Выйдя в коридор, инспектор Найт поискал глазами Джека Финнегана – тот беседовал с двумя медсестрами. Лицо газетчика выражало крайнюю степень участия, а в голосе звучали мягкие, доверительные интонации. Он не отвлекался, чтобы записывать, но смотрел собеседницам прямо в глаза и время от времени сочувственно кивал головой. «Работает профессионально», – не мог не отметить инспектор и направился в приемный покой.
Светловолосая медсестра, ободряюще улыбаясь, объясняла женщине с перевязанной рукой, где находится аптека. На ее миловидном лице не читалось ни тени недавних переживаний – оно выражало спокойную уверенность и приветливость, словно стоящая перед ней женщина ее гостья, а не пациентка. Инспектор дождался, когда женщина ушла, подошел к стойке и тогда заметил, что веки у медсестры покраснели и припухли.

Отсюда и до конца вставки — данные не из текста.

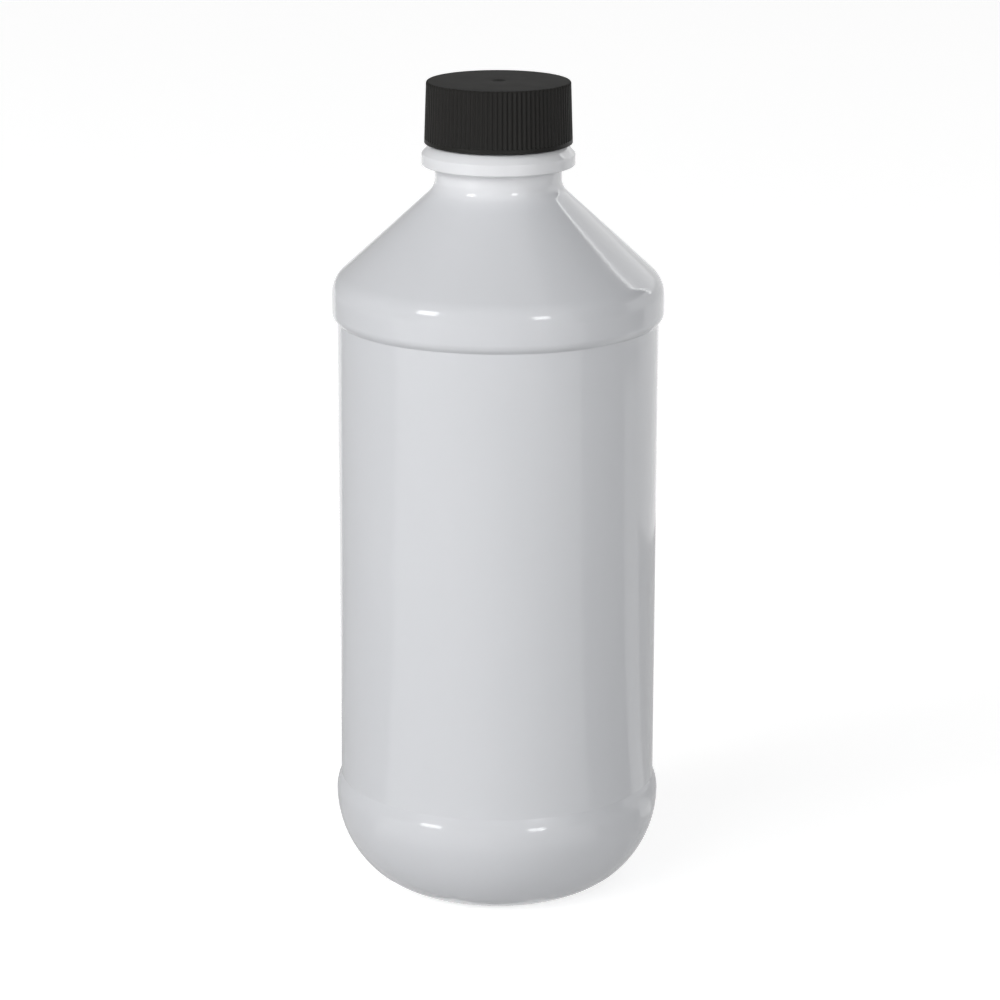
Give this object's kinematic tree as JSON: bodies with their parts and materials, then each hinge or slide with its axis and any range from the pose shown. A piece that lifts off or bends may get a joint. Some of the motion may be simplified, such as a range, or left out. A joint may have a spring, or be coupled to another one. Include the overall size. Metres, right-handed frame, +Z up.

– Вы прекрасно держитесь, мисс Барлоу, – похвалил он.
Та пожала плечами:
– А как же иначе? Нельзя показывать больным, что мы чем-то встревожены. Это может их испугать. А я первая, кого они видят, когда приходят в наше отделение.
– Да, верно.
– Вам нужно еще что-нибудь уточнить? Я уже рассказала все, что знала.
– Скажите: вы записываете адреса пациентов?
– Обязательно. Потом я помогаю врачам заполнять лечебные карточки.
– Тогда у меня личный вопрос: доктор Паттерсон принял сегодня пациента по фамилии Кроуфорд. Мне хотелось бы понять, тот ли это человек, которого я знаю.
Сестра Барлоу раскрыла лежавший на стойке журнал в кожаной обложке, страницы которого были исписаны ее ровным ученическим почерком, и прочла:
– Уильям Генри Кроуфорд, Гросвенор-стрит, пятьдесят один.
– Да, это он, – кивнул Найт, – благодарю.
– Это был легкий случай, – улыбнулась девушка, – можете не беспокоиться за своего знакомого. – Ее лицо вдруг омрачилось, губы задрожали: – На двенадцать был записан еще один пациент, но он почему-то не появился… Боже мой! Если бы он появился, я бы пришла к доктору Паттерсону раньше и тогда мы, может быть, успели бы ему помочь! Какой ужас! Ведь он совсем молодой! У него осталась жена… вернее, уже вдова…
Медсестра украдкой огляделась, вытащила из кармана фартука носовой платок и промокнула глаза.
– Я хотел бы – на всякий случай – узнать домашний адрес доктора Паттерсона, – попросил инспектор.
Девушка тут же назвала улицу и номер дома.
– Вы помните адреса всех своих коллег? – удивился Найт, записывая.
– О, нет, конечно! Просто я только что отправила посыльного к миссис Паттерсон, нужно ведь было ее известить… А вообще-то я храню у себя все адреса – на случай, если понадобится кого-то срочно вызвать.
К стойке неуверенно приблизилась девочка-подросток; она вела за руку зареванного малыша лет пяти, который прижимал к груди окровавленную кисть. Сестра Барлоу немедленно переключила внимание на них.
Инспектор направился обратно в отделение, слыша ласковое воркование девушки:
– Что, мой хороший?.. Порезался проволокой? Бедняжечка! Идем, сейчас доктор тебе поможет, и твоя ручка будет как новая. Вот, я пока оберну ее салфеткой…
В коридоре спутника инспектора Найта не оказалось. Причина этому выяснилась через минуту: из-за дальнего угла выкатилась тележка с чистыми полотенцами, движимая медсестрой средних лет, с виду строгой и неприступной; в арьергарде следовал Джек Финнеган. По лицу газетчика было видно: он только что задал какой-то провокационный вопрос и ожидает ответа. Строгая медсестра остановилась, уперла руку в бок и разразилась короткой речью. Найт не мог расслышать ее слов, но было не трудно понять, что репортер получил суровую отповедь. Впрочем, он ничуть не смутился, а лишь подобострастно раскланялся. Медсестра, явно довольная собой, ухватилась за свою тележку и гордо двинулась дальше. Финнеган заметил инспектора, возвел глаза к небу и оскалился.